Un projet de film documentaire écrit et réalisé par Eve Guillou.
Avec le soutien de la région Nouvelle-Aquitaine (aide aux programmes).


Voici venue l’heure du confinement. Alors que le virus se propage, notre gouvernement nous demande de nous enfermer, de nous terrer, de nous protéger les uns des autres.
Ne plus toucher, ne plus embrasser, garder nos distances. N’offrir nos sourires ou nos peines qu’à travers les écrans magiques censés nous relier mais qui nous isolent encore davantage.

On nous dit qu’on est en « guerre », on nous parle de « couvre-feu » et soudain je me dis que les isolés, les morts de trouille, les immobiles, vont crever tout seul. Tout seul chez eux.

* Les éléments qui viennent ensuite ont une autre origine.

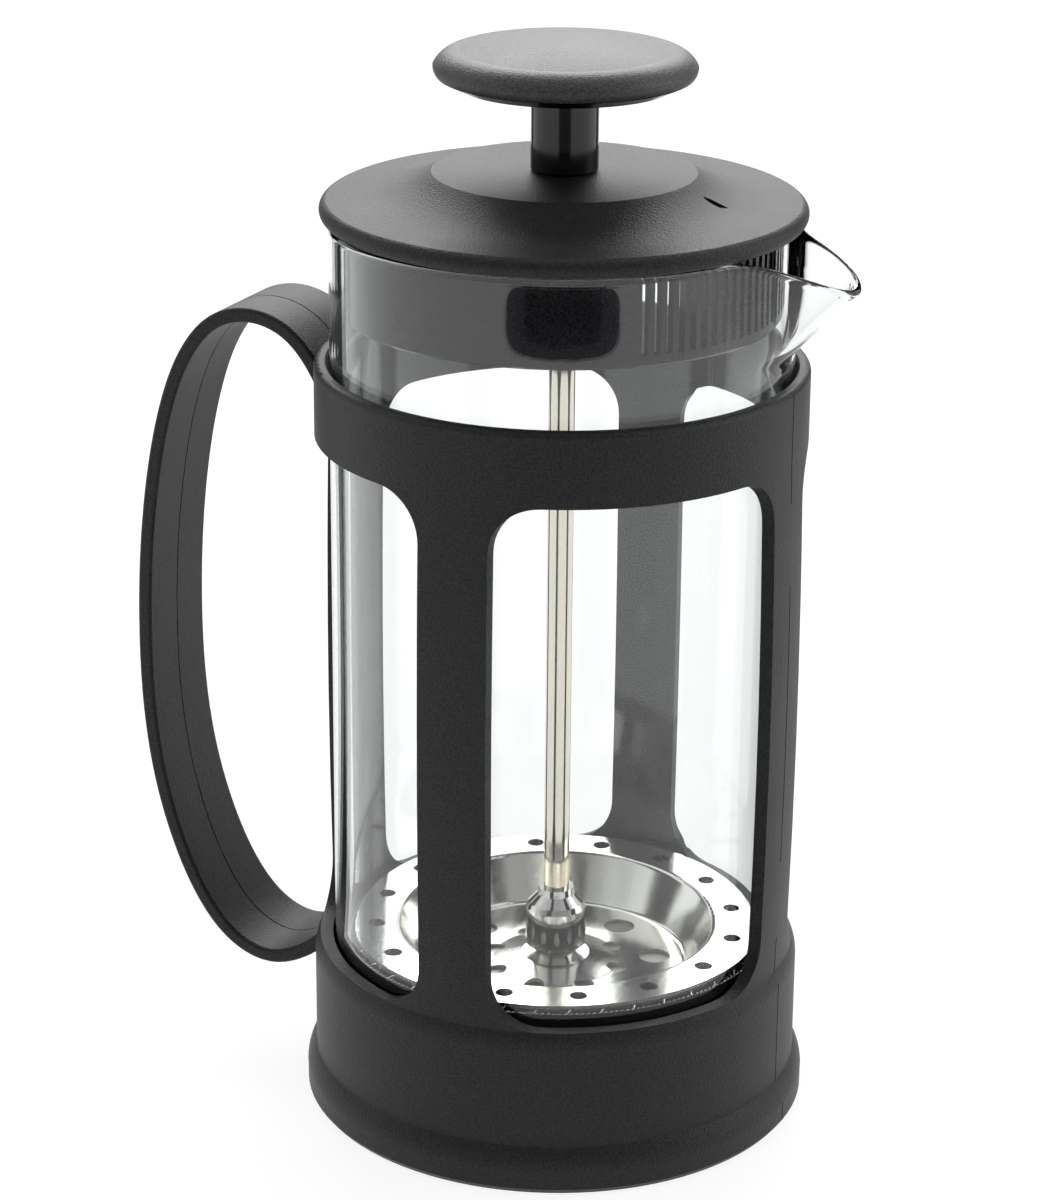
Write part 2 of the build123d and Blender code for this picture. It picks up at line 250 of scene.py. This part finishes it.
def add_ring_card(name, finish, near_r, far_r, half_angle, corner, height):
    """A piece of a flat ring in front; corner is its share of each half side."""
    middle, half = (near_r + far_r) / 2, (far_r - near_r) / 2
    points = []
    for step in range(RING_POINTS):
        angle = 2 * math.pi * step / RING_POINTS
        # a squared circle: straight sides, round corners
        u, v = (math.copysign(abs(f(angle)) ** corner, f(angle))
                for f in (math.cos, math.sin))
        radius, turned = middle + half * v, half_angle * u
        points.append((radius * math.sin(turned), -radius * math.cos(turned), height))
    add_panel(name, finish, points)


# %% Set out the cards and flags
CARD_LEVEL, SHOULDER_LEVEL = 4 * MM, 2 * MM
FLAG_NEAR, FLAG_FAR = 0.17, 0.30    # from the middle of the view, sideways
FLAG_BACK, FLAG_TOP = 0.28, 0.42    # behind the pot's axis, and up

black_card = card_finish("blue_black_card", "#04040c")
grey_card = card_finish("grey_card", "#4a4a55")
dark_flag = card_finish("charcoal_flag", "#3a3a3a")
add_ring_card("shoulder_card", grey_card, near_r=0.468, far_r=0.545,
              half_angle=math.radians(27), corner=0.5, height=SHOULDER_LEVEL)
add_ring_card("skirt_card", black_card, near_r=0.474, far_r=0.540,
              half_angle=math.radians(18), corner=0.32, height=CARD_LEVEL)
add_ring_card("neck_card", black_card, near_r=0.60, far_r=1.10,
              half_angle=math.radians(20), corner=0.1, height=CARD_LEVEL)
for side, name in ((-1, "left_flag"), (1, "right_flag")):
    add_panel(name, dark_flag, [
        (side * FLAG_NEAR, FLAG_BACK, 0.0), (side * FLAG_FAR, FLAG_BACK, 0.0),
        (side * FLAG_FAR, FLAG_BACK, FLAG_TOP), (side * FLAG_NEAR, FLAG_BACK, FLAG_TOP)])
print("three cards and two flags")

# %% [markdown]
# ## Black moulded plastic
#
# The frame, the lid's top and the knob are polypropylene moulded in a
# spark-eroded tool. That leaves an even, pebbly grain about a sixth of a
# millimetre wide, which spreads highlights into a soft charcoal sheen. The
# lid's skirt and the knob's neck are moulded against polished steel, so they
# are glossy and look much blacker.

# %% Recipe for grained plastic
GRAIN = 0.16 * MM           # width of one pebble, half a wave of the noise
GRAIN_DEPTH = 0.05 * MM
POLISH_EDGE = 0.1 * MM      # over which the grain fades into the polish
PLASTIC_IOR = 1.49          # polypropylene
POLISHED_ROUGHNESS = 0.1


def grained_plastic(name, colour, worn_colour, polished_below=None):
    """Matt black polypropylene with a spark-eroded grain.

    Below the height polished_below, in metres, the tool was polished, so the
    same plastic is glossy and shows no grain.
    """
    material, tree, shader = new_material(name)
    place = add_node(tree, "ShaderNodeTexCoord").outputs["Object"]
    grain = add_node(tree, "ShaderNodeTexNoise", {
        "Vector": place, "Scale": 0.5 / GRAIN, "Detail": 2.0, "Roughness": 0.55})
    # broad patches, about two centimetres across, where the sheen varies
    broad = add_node(tree, "ShaderNodeTexNoise", {
        "Vector": place, "Scale": 45.0, "Detail": 2.0})
    pebbles = add_node(tree, "ShaderNodeMapRange", {
        "Value": grain.outputs["Fac"], "From Min": 0.35, "From Max": 0.65})
    pebbles = pebbles.outputs["Result"]
    tint = add_node(tree, "ShaderNodeMix", {
        0: pebbles, 6: linear(colour), 7: linear(worn_colour)}, data_type="RGBA")
    tree.links.new(tint.outputs[2], shader.inputs["Base Color"])
    rough = add_node(tree, "ShaderNodeMapRange", {
        "Value": broad.outputs["Fac"], "To Min": 0.4, "To Max": 0.5})
    height, roughness = pebbles, rough.outputs["Result"]
    if polished_below is not None:
        z = add_node(tree, "ShaderNodeSeparateXYZ", {"Vector": place}).outputs["Z"]
        matt = add_node(tree, "ShaderNodeMapRange", {
            "Value": z, "From Min": polished_below,
            "From Max": polished_below + POLISH_EDGE})
        matt = matt.outputs["Result"]
        height = add_node(tree, "ShaderNodeMath", {0: height, 1: matt},
                          operation="MULTIPLY").outputs[0]
        blend = add_node(tree, "ShaderNodeMix", {
            0: matt, 2: POLISHED_ROUGHNESS, 3: roughness})
        roughness = blend.outputs[0]
    tree.links.new(roughness, shader.inputs["Roughness"])
    bump = add_node(tree, "ShaderNodeBump", {
        "Height": height, "Strength": 0.8, "Distance": GRAIN_DEPTH})
    tree.links.new(bump.outputs["Normal"], shader.inputs["Normal"])
    shader.inputs["IOR"].default_value = PLASTIC_IOR
    shader.inputs["Specular IOR Level"].default_value = 0.27
    return material


# %% Grained plastics
BRIM_DEPTH = 6.9 * MM       # from the lid's top down to where the skirt starts
BLACK, BLACK_PEBBLE = "#0d0d10", "#232326"

skirt_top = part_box("lid")[1].z - BRIM_DEPTH
frame_plastic = grained_plastic("polypropylene_black_grained", BLACK, BLACK_PEBBLE)
lid_plastic = grained_plastic("polypropylene_black_grained_and_polished",
                              BLACK, BLACK_PEBBLE, polished_below=skirt_top)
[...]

Mon restaurant doit fermer, je ne travaille plus. Le quotidien change de fuseau horaire, de texture. Plus rien à faire. Disposant de ma caméra, de beaucoup de temps et de peu de kilomètres, j’irai toquer à leurs portes : les anciens, comme ils disent. Ces voisins discrets qui ne m’ont inspiré jusqu’à présent qu’une vague indifférence. Je prends la tangente dans mon village d’adoption que je n’ai jamais eu le temps de visiter depuis mon installation, il y a huit ans maintenant. Moi qui viens de la ville, la grande, la capitale.

Désobéir, j’ai toujours envie de désobéir quand on me donne un ordre sans dire « s’il-te-plait ». Et puis normalement on ne donne pas d’ordre quand on est en démocratie, on vote des lois, sinon c’est mal élevé, c’est comme un doigt dans le nez sans majesté. Tout ça pour dire que j’ai bien l’intention de continuer à vivre. D’ailleurs je sors prendre l’air. Changement de comportement, décalage des fuseaux, nouvelle rotation de planète, changement de nature, redécouvrir la mienne ; hygiène mentale.